## COLLECTED DATA
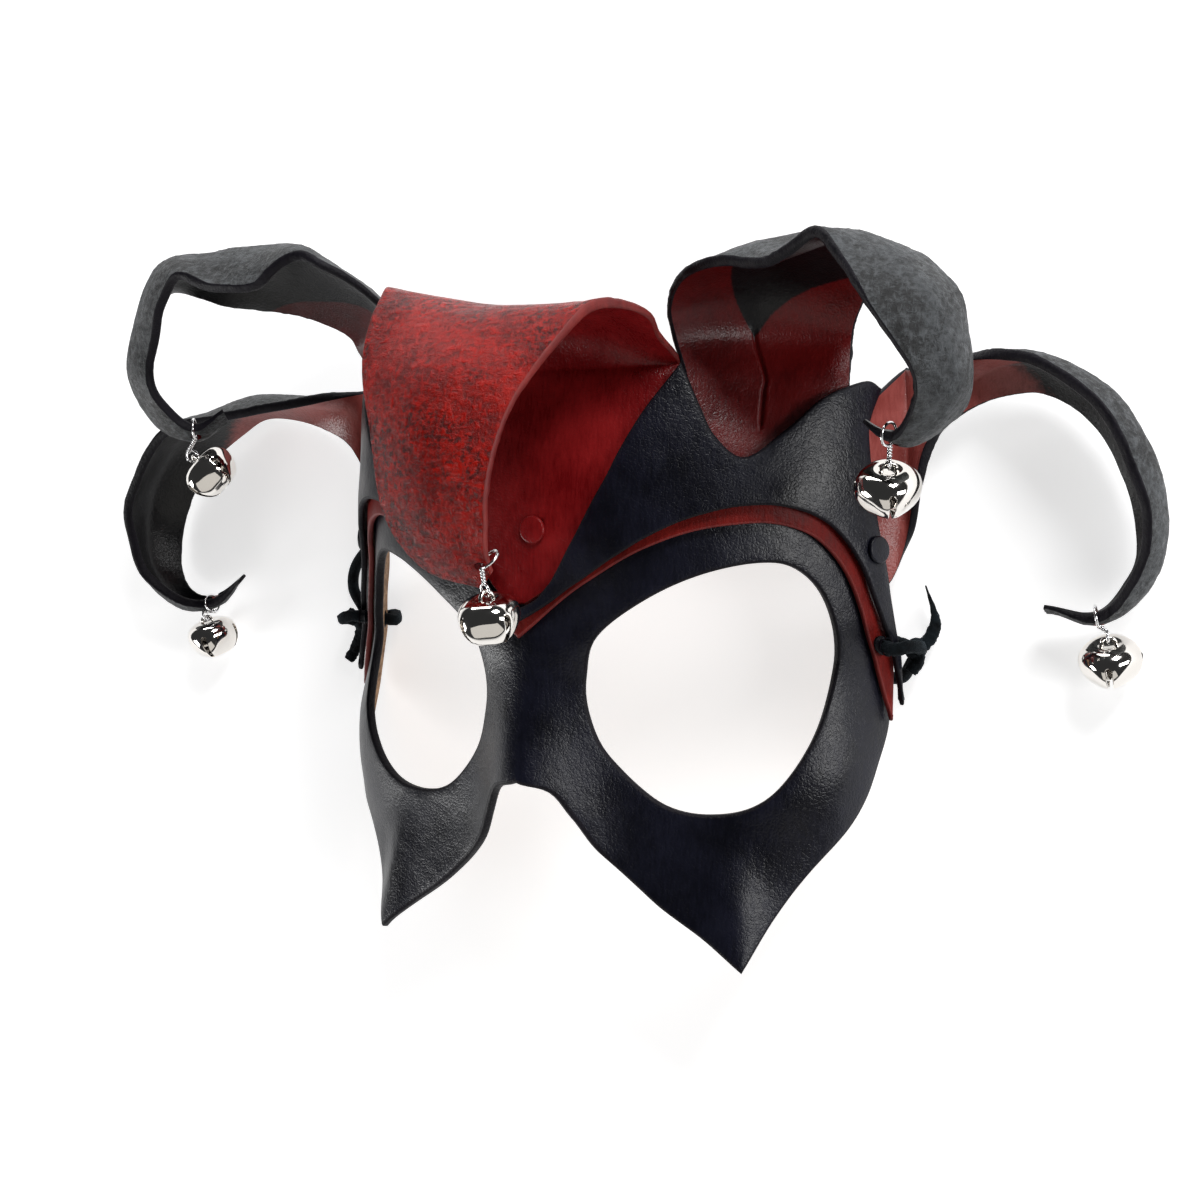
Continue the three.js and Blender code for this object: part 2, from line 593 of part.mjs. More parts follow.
// The knotted end of a lace: a loop through the lace hole and round the edge, a knot and two cut tails,
// as steps outward, up and forward from the middle of the hole
const TIE_LOOP = [[3.5, -1.5, -6.9], [-2, -0.5, -6.3], [9.5, 0, 2.5], [11, -1, -1.5]];
const RIGHT_TAILS = [
  [[11.4, -0.5, -7.1], [12.9, 4.5, -8.1], [10.4, 12.5, -9.1]],
  [[10.9, -4.5, -5], [13.9, -6.5, -4]],
];
const LEFT_TAILS = [
  [[12.4, -7.5, -4.6], [13.9, -13.5, -3.6], [12.4, -19.5, -1.6]],
  [[11.9, -1, -4.4], [15.4, 1, -3]],
];

// A point beside the right or left lace hole
function besideHole(side, [out, up, front]) {
  const hole = faceForm(side * LACE_HOLE[0], LACE_HOLE[1], 0);
  return hole.add(new THREE.Vector3(side * out, up, front));
}

function laceTie(side, tails) {
  const hole = (lift) => faceForm(side * LACE_HOLE[0], LACE_HOLE[1], lift);
  const knot = besideHole(side, KNOT);
  const [below, inside, outside, over] = TIE_LOOP.map((step) => besideHole(side, step));
  const loop = laceTube([knot, below, inside, hole(-5), hole(-2), hole(3), hole(7), outside, over, knot], 6, 12);
  const ball = new THREE.SphereGeometry(KNOT_RADIUS, 8, 5).translate(knot.x, knot.y, knot.z);
  let tie = toManifold(loop).add(toManifold(ball));
  for (const tail of tails) {
    const route = [knot, ...tail.map((step) => besideHole(side, step))];
    tie = tie.add(toManifold(laceTube(route, 6, 2 * tail.length + 1)));
  }
  return fromManifold(tie);
}

// The horns' leather and bells: share of the strap's length and edge of the tie hole, the bell's place,
// its lean and its turn about its own axis in degrees
const horns = {
  center: {
    strap: centreHorn,
    look: red,
    holes: [centreRivetHole],
    tie: { hole: 0.962, edge: 1, place: [12, 25, 34], lean: [0, 0, 0], spin: 20 },
  },
  upper_right: {
    strap: upperRightHorn,
    look: black,
    holes: [],
    tie: { hole: 0.945, edge: -1, place: [93, 49, -1], lean: [0.2, 0, 0], spin: 20 },
  },
  upper_left: {
    strap: upperLeftHorn,
    look: black,
    holes: [],
    tie: { hole: 0.94, edge: 1, place: [-100, 49, -14], lean: [-0.5, 0, 0], spin: 60 },
  },
  lower_right: {
    strap: lowerRightHorn,
    look: black,
    holes: sideRivetHoles,
    tie: { hole: 0.925, edge: -1, place: [130, 2, -44], lean: [0, 0, 0], spin: 20 },
  },
  lower_left: {
    strap: lowerLeftHorn,
    look: black,
    holes: sideRivetHoles,
    tie: { hole: 0.925, edge: 1, place: [-126, -3, -39], lean: [0, 0, 0], spin: 20 },
  },
};

// The free laces, in the coordinates of the whole part: from the knot under the edge to a coil on the
// floor, whose turns begin along its lower side; out is the way out of the knot
const RIGHT_LACE = {
  out: [-0.3, -0.9, -0.3],
  route: [[81, -19], [75.5, -18], [71, -12], [68.5, -3], [67, 6], [63.5, 14]],
  coil: [34, 38],
};
const LEFT_LACE = {
  out: [0, 0.97, -0.2],
  route: [[-78.6, -2], [-77.5, 4.5], [-71.5, 11], [-63, 16.3]],
  coil: [-34, 38],
};

const part = new THREE.Group();
const mask = new THREE.Group();
part.add(mask);

function addPiece(group, name, geometry, look) {
  const piece = new THREE.Mesh(geometry, new THREE.MeshStandardMaterial(look));
  piece.name = name;
  group.add(piece);
  return piece;
}

function addLace(name, side, { out, coil, route }) {
  const radius = LACE_DIAMETER / 2;
  const floorLevel = radius + FLOOR_GAP;
  const [x, y] = coil;
  const knot = mask.localToWorld(besideHole(side, KNOT));
  const start = knot.addScaledVector(new THREE.Vector3(...out).normalize(), KNOT_RADIUS + 2 * GAP);
  const level = y - COIL_RADIUS - radius * (COIL_TURNS_ACROSS - 1);
  const clear = COIL_RADIUS + radius * (COIL_TURNS_ACROSS + 1) + GAP;
  const last = x + side * Math.sqrt(clear ** 2 - (y - level) ** 2);
  const points = [...route, [last + side * LACE_DIAMETER * 3, level], [last, level]];
  const tube = laceTube([start, ...points.map((p) => new THREE.Vector3(...p, floorLevel))], 8, 9);
  addPiece(part, `lace_${name}`, tube, suede);
  const band = (COIL_TURNS_ACROSS * LACE_DIAMETER) / 2;
  const [inner, outer] = [COIL_RADIUS - band, COIL_RADIUS + band];
  const height = COIL_TURNS_HIGH * LACE_DIAMETER;
  const ring = turned([[outer, 0], [outer, height], [inner, height], [inner, 0], [outer, 0]], 20);
  const wound = addPiece(part, `lace_coil_${name}`, ring, suede);
  wound.rotation.x = Math.PI / 2;
  wound.position.set(x, y, FLOOR_GAP);
}

addPiece(mask, 'eye_mask', eyeMask, black);
addPiece(mask, 'brow_band', browBand, red);
addPiece(mask, 'crown', crown, black);
for (const [name, horn] of Object.entries(horns)) {
  const hung = hangBell(horn.strap, horn.tie);
  addPiece(mask, `horn_${name}`, punched(horn.strap.geometry(), [hung.tieHole, ...horn.holes]), horn.look);
  addPiece(mask, `wire_${name}`, hung.wire, nickel);
  addPiece(mask, `bell_${name}`, hung.bell, nickel);
}
addPiece(mask, 'rivet_center', rivet(CENTRE_RIVET, BAND_LIFT + ROOT_THICKNESS), red);
addPiece(mask, 'rivet_right', rivet(SIDE_RIVET, CROWN_LIFT + CROWN_THICKNESS), black);
addPiece(mask, 'rivet_left', rivet(leftOf(SIDE_RIVET), CROWN_LIFT + CROWN_THICKNESS), black);
addPiece(mask, 'tie_right', laceTie(1, RIGHT_TAILS), suede);
addPiece(mask, 'tie_left', laceTie(-1, LEFT_TAILS), suede);

mask.rotation.set(LIE_PITCH, LIE_ROLL, 0);
mask.updateMatrixWorld(true);
const lying = new THREE.Box3().setFromObject(mask, true);
const middle = lying.getCenter(new THREE.Vector3());
mask.position.set(-middle.x, -middle.y, -lying.min.z);
mask.updateMatrixWorld(true);

addLace('right', 1, RIGHT_LACE);
addLace('left', -1, LEFT_LACE);

export default part;
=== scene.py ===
import math

import bmesh
import bpy
from mathutils import Matrix, Quaternion, Vector, noise
from mathutils.geometry import delaunay_2d_cdt


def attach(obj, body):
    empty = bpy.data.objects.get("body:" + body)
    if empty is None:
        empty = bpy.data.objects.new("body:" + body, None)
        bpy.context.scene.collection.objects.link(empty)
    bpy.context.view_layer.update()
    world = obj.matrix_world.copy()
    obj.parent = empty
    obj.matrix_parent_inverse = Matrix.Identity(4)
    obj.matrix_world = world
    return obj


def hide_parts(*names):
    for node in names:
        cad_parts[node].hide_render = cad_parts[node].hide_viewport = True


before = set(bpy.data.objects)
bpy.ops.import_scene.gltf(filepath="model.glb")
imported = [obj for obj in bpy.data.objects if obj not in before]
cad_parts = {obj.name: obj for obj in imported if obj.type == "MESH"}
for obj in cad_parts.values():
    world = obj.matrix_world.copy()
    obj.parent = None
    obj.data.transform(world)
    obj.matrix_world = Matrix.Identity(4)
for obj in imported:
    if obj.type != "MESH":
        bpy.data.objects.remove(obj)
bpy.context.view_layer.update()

MM = 0.001

# How the mask lies, and where the middle of its nose bridge comes to rest on the floor
LIE_PITCH = math.radians(8.5)
LIE_ROLL = math.radians(-0.9)
REST_AT = Vector((1.91767, -19.91095, 48.32801)) * MM
LIE = Matrix.Translation(REST_AT) @ Matrix.Rotation(LIE_PITCH, 4, "X") @ Matrix.Rotation(LIE_ROLL, 4, "Y")

# The outer face of the eye mask, in millimetres: an upright half ellipse, seen from above
RIGHT_HALF = dict(cheek=78.5, brow=75, start=0, end=38)
LEFT_HALF = dict(cheek=77, brow=67.6, start=-20, end=30)
FORM_DEPTH = 51
ARC_RADIUS = 66.5
NOSE_WIDTH = 14
CHEEKBONE = dict(along=62, up=-26, length=22, height=20, rise=5)
CHEEK_KEEL = dict(foot=(46.4, -69), head=(40, -34), rise=2.5, width=6)

GAP = 0.3
LAYER_GAP = 0.6
MASK_THICKNESS = 2.4
BAND_THICKNESS = 1.5
ROOT_THICKNESS = 1.8
HORN_THICKNESS = 2.6
CROWN_THICKNESS = 1.6
BAND_LIFT = LAYER_GAP
CROWN_LIFT = BAND_LIFT + ROOT_THICKNESS + LAYER_GAP

LACE_DIAMETER = 3.2
LACE_HOLE = (83.2, 4.5)
LACE_HOLE_RADIUS = 2
KNOT_RADIUS = 2.8
KNOT = (8.6, -2.5, -5.5)
FLOOR_GAP = 0.1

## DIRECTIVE
Your task is to output exactly the lines from the one with "obj.parent = empty" through the one with "cad_parts[node].hide_render = cad_parts[node].hide_viewport", counting both ends.

## RIGHT ANSWER
    obj.parent = empty
    obj.matrix_parent_inverse = Matrix.Identity(4)
    obj.matrix_world = world
    return obj


def hide_parts(*names):
    for node in names:
        cad_parts[node].hide_render = cad_parts[node].hide_viewport = True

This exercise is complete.